With passenger numbers increasing, rail is enjoying a boom period, leading to new investment in Crossrail and HS2. In addition, there is also speculation that some of the regional lines ‘axed’ in the ‘Beeching Cuts’ of the 1950s may be reopened.

The modern challenge is a complex one: to manage increased footfall whilst ensuring safe, secure and comfortable passage for all. Carefully specified entrance and exit systems improve passenger flow, working seamlessly with ticketing, parking and retail operations to optimise the movement of people and goods.

Can it cope?

Auditing footfall is critical to ensuring doors are coping with traffic. The main considerations are not simply volume and frequency-related either, passenger demographic and behaviour, at the entrance and inside, must be understood at both peak and quiet times.

Mobility impaired access is a core consideration. Entrances should be designed to international standards, with the needs of less mobile passengers met. Manual door systems, thankfully now uncommon in station entrances, are prohibitive – automation is a real option in almost every case, with modernisation kits being a simple and effective way to upgrade performance and capacity.

Mind the doors, please

Online ticketing has revolutionised the efficiency of railway stations over the past five years. The conventional place for ticketing machines is just past the entrance, keeping ‘online’ users away from manual ticketing desks. Ensuring queues for self-dispensing machines don’t block entrances is vital. Reducing blockages, barriers and breakdowns, through planning and adequate servicing, is the most effective way to ensure passengers reach the platform on time, even in the busiest rush hour.

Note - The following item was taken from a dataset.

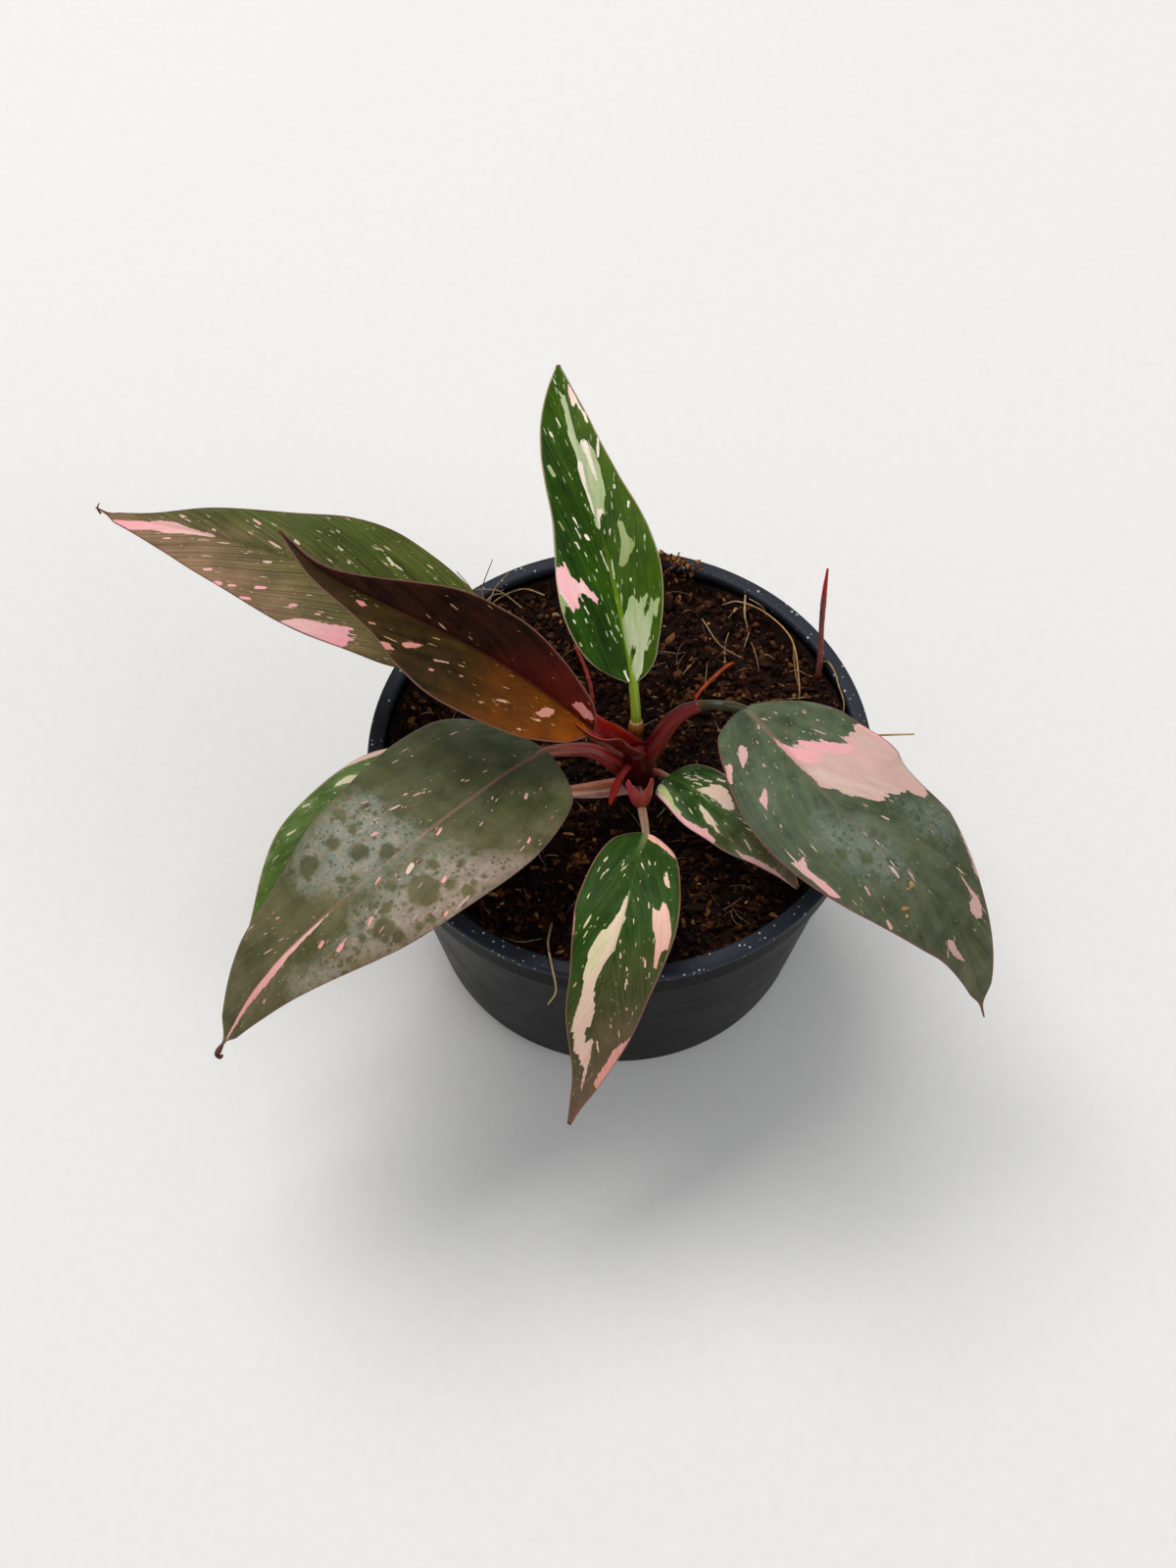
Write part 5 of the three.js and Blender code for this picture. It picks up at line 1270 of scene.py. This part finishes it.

During planning, the width of opening, placement of doors and choice of activation devices (which trigger automated opening) should be considered in context: proximity to ticketing machines needs planning.

Temperature control

Once upon a time, railway stations were perceived as cold, windswept places, but times have changed. Millennial stations incorporate retail and food concessions as standard. Major refurbishments, for example those at Birmingham New Street, indicate the movement towards modern and inviting. Keeping stations warm in winter and cool in summer may be a challenge, but it is not impossible. Automated entrances play their part in any success.

Doors which are left open unnecessarily haemorrhage expensively conditioned air, so expediting their return to a ‘fully sealed close’ is sensible. Intelligent directional sensors reduce ‘stand open’ time, whilst ensuring trailing cases/bags are safely clear of impact areas before closing.

Sliding door systems are available, in single and bi-parting arrangements, with aluminium frames (various thicknesses) to suit wind/weather conditions. Thermally-broken options improve energy performance at the entrance, thus bringing the goal of warmer stations closer to reality.

Effective automation creates highly functional entrances, which are ideally suited to transport hubs.